— start of DATA LINES —

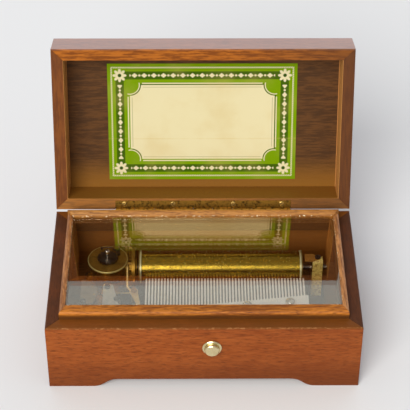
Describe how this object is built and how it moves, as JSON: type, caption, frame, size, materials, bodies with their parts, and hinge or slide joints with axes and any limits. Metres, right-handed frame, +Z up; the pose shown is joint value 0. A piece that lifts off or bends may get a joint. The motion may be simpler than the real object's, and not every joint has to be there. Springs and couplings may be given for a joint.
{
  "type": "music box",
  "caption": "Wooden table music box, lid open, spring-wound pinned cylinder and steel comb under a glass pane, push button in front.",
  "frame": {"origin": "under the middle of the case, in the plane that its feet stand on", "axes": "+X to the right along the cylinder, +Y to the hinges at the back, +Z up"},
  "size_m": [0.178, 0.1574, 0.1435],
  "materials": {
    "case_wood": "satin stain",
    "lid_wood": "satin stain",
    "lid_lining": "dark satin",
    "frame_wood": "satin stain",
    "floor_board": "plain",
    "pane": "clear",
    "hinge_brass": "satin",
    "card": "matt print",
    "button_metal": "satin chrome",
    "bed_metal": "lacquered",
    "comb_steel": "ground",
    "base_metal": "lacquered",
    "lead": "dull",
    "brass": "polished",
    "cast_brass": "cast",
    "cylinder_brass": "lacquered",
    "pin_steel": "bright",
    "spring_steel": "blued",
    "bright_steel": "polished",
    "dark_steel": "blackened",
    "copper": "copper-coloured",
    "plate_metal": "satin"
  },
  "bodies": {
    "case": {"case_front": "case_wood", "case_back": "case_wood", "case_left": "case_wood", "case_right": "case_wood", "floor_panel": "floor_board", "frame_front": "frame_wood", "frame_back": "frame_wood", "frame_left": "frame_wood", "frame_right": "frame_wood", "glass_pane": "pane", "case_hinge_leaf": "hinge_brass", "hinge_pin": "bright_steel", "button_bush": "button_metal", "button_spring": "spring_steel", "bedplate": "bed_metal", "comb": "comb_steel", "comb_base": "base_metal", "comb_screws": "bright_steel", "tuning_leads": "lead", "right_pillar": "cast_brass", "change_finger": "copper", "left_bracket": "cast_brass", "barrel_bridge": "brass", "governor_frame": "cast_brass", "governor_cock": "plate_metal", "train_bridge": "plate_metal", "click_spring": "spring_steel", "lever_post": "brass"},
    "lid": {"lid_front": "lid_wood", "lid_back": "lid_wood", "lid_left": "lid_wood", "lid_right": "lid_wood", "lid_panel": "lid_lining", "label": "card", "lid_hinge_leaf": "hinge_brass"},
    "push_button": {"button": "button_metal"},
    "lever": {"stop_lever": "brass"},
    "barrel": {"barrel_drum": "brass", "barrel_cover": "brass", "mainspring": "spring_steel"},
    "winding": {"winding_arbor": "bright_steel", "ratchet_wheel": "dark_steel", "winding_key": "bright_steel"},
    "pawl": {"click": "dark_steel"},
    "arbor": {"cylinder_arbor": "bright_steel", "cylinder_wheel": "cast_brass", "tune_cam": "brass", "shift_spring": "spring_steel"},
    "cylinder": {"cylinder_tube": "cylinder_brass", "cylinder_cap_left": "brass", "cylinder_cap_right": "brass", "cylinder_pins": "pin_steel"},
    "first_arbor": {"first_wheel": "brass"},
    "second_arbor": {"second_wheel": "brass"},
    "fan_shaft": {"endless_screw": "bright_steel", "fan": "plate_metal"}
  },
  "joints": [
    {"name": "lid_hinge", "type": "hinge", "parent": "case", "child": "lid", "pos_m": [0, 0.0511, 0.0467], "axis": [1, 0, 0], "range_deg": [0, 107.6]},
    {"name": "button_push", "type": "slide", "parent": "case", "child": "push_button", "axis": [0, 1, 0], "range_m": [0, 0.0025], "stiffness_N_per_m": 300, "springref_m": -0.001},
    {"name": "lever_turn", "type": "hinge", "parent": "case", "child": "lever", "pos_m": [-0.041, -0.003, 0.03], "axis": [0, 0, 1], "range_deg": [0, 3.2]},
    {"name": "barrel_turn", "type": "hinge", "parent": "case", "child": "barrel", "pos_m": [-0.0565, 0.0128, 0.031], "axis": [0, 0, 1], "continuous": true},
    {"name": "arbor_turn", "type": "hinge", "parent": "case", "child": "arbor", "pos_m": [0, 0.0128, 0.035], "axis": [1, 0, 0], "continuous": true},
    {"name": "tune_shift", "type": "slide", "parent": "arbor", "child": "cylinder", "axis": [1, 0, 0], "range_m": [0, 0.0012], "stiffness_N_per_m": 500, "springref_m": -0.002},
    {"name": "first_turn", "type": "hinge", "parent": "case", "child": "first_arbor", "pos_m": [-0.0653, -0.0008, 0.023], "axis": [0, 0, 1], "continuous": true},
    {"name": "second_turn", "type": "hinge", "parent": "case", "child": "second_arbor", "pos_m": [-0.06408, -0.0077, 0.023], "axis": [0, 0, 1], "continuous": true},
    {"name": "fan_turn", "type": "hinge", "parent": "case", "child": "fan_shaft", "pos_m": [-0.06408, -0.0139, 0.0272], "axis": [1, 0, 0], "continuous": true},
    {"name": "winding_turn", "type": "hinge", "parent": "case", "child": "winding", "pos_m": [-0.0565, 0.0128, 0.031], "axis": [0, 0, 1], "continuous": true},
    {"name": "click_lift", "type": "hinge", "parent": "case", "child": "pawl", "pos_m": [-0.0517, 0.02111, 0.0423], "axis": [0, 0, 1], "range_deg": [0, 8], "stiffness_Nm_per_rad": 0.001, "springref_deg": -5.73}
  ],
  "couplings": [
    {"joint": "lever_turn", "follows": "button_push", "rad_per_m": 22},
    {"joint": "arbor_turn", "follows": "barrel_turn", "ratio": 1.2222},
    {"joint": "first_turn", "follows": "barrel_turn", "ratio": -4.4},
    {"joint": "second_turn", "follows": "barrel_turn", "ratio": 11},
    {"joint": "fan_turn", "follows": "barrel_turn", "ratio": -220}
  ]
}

— end of DATA LINES —

_TASK STATEMENT_
Print the whole listing exactly as it is.

_WRITTEN RESPONSE_
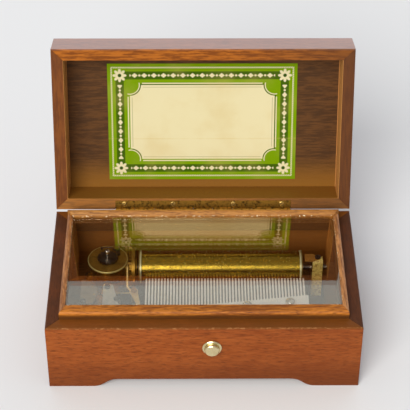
Describe how this object is built and how it moves, as JSON: type, caption, frame, size, materials, bodies with their parts, and hinge or slide joints with axes and any limits. Metres, right-handed frame, +Z up; the pose shown is joint value 0. A piece that lifts off or bends may get a joint. The motion may be simpler than the real object's, and not every joint has to be there. Springs and couplings may be given for a joint.
{
  "type": "music box",
  "caption": "Wooden table music box, lid open, spring-wound pinned cylinder and steel comb under a glass pane, push button in front.",
  "frame": {"origin": "under the middle of the case, in the plane that its feet stand on", "axes": "+X to the right along the cylinder, +Y to the hinges at the back, +Z up"},
  "size_m": [0.178, 0.1574, 0.1435],
  "materials": {
    "case_wood": "satin stain",
    "lid_wood": "satin stain",
    "lid_lining": "dark satin",
    "frame_wood": "satin stain",
    "floor_board": "plain",
    "pane": "clear",
    "hinge_brass": "satin",
    "card": "matt print",
    "button_metal": "satin chrome",
    "bed_metal": "lacquered",
    "comb_steel": "ground",
    "base_metal": "lacquered",
    "lead": "dull",
    "brass": "polished",
    "cast_brass": "cast",
    "cylinder_brass": "lacquered",
    "pin_steel": "bright",
    "spring_steel": "blued",
    "bright_steel": "polished",
    "dark_steel": "blackened",
    "copper": "copper-coloured",
    "plate_metal": "satin"
  },
  "bodies": {
    "case": {"case_front": "case_wood", "case_back": "case_wood", "case_left": "case_wood", "case_right": "case_wood", "floor_panel": "floor_board", "frame_front": "frame_wood", "frame_back": "frame_wood", "frame_left": "frame_wood", "frame_right": "frame_wood", "glass_pane": "pane", "case_hinge_leaf": "hinge_brass", "hinge_pin": "bright_steel", "button_bush": "button_metal", "button_spring": "spring_steel", "bedplate": "bed_metal", "comb": "comb_steel", "comb_base": "base_metal", "comb_screws": "bright_steel", "tuning_leads": "lead", "right_pillar": "cast_brass", "change_finger": "copper", "left_bracket": "cast_brass", "barrel_bridge": "brass", "governor_frame": "cast_brass", "governor_cock": "plate_metal", "train_bridge": "plate_metal", "click_spring": "spring_steel", "lever_post": "brass"},
    "lid": {"lid_front": "lid_wood", "lid_back": "lid_wood", "lid_left": "lid_wood", "lid_right": "lid_wood", "lid_panel": "lid_lining", "label": "card", "lid_hinge_leaf": "hinge_brass"},
    "push_button": {"button": "button_metal"},
    "lever": {"stop_lever": "brass"},
    "barrel": {"barrel_drum": "brass", "barrel_cover": "brass", "mainspring": "spring_steel"},
    "winding": {"winding_arbor": "bright_steel", "ratchet_wheel": "dark_steel", "winding_key": "bright_steel"},
    "pawl": {"click": "dark_steel"},
    "arbor": {"cylinder_arbor": "bright_steel", "cylinder_wheel": "cast_brass", "tune_cam": "brass", "shift_spring": "spring_steel"},
    "cylinder": {"cylinder_tube": "cylinder_brass", "cylinder_cap_left": "brass", "cylinder_cap_right": "brass", "cylinder_pins": "pin_steel"},
    "first_arbor": {"first_wheel": "brass"},
    "second_arbor": {"second_wheel": "brass"},
    "fan_shaft": {"endless_screw": "bright_steel", "fan": "plate_metal"}
  },
  "joints": [
    {"name": "lid_hinge", "type": "hinge", "parent": "case", "child": "lid", "pos_m": [0, 0.0511, 0.0467], "axis": [1, 0, 0], "range_deg": [0, 107.6]},
    {"name": "button_push", "type": "slide", "parent": "case", "child": "push_button", "axis": [0, 1, 0], "range_m": [0, 0.0025], "stiffness_N_per_m": 300, "springref_m": -0.001},
    {"name": "lever_turn", "type": "hinge", "parent": "case", "child": "lever", "pos_m": [-0.041, -0.003, 0.03], "axis": [0, 0, 1], "range_deg": [0, 3.2]},
    {"name": "barrel_turn", "type": "hinge", "parent": "case", "child": "barrel", "pos_m": [-0.0565, 0.0128, 0.031], "axis": [0, 0, 1], "continuous": true},
    {"name": "arbor_turn", "type": "hinge", "parent": "case", "child": "arbor", "pos_m": [0, 0.0128, 0.035], "axis": [1, 0, 0], "continuous": true},
    {"name": "tune_shift", "type": "slide", "parent": "arbor", "child": "cylinder", "axis": [1, 0, 0], "range_m": [0, 0.0012], "stiffness_N_per_m": 500, "springref_m": -0.002},
    {"name": "first_turn", "type": "hinge", "parent": "case", "child": "first_arbor", "pos_m": [-0.0653, -0.0008, 0.023], "axis": [0, 0, 1], "continuous": true},
    {"name": "second_turn", "type": "hinge", "parent": "case", "child": "second_arbor", "pos_m": [-0.06408, -0.0077, 0.023], "axis": [0, 0, 1], "continuous": true},
    {"name": "fan_turn", "type": "hinge", "parent": "case", "child": "fan_shaft", "pos_m": [-0.06408, -0.0139, 0.0272], "axis": [1, 0, 0], "continuous": true},
    {"name": "winding_turn", "type": "hinge", "parent": "case", "child": "winding", "pos_m": [-0.0565, 0.0128, 0.031], "axis": [0, 0, 1], "continuous": true},
    {"name": "click_lift", "type": "hinge", "parent": "case", "child": "pawl", "pos_m": [-0.0517, 0.02111, 0.0423], "axis": [0, 0, 1], "range_deg": [0, 8], "stiffness_Nm_per_rad": 0.001, "springref_deg": -5.73}
  ],
  "couplings": [
    {"joint": "lever_turn", "follows": "button_push", "rad_per_m": 22},
    {"joint": "arbor_turn", "follows": "barrel_turn", "ratio": 1.2222},
    {"joint": "first_turn", "follows": "barrel_turn", "ratio": -4.4},
    {"joint": "second_turn", "follows": "barrel_turn", "ratio": 11},
    {"joint": "fan_turn", "follows": "barrel_turn", "ratio": -220}
  ]
}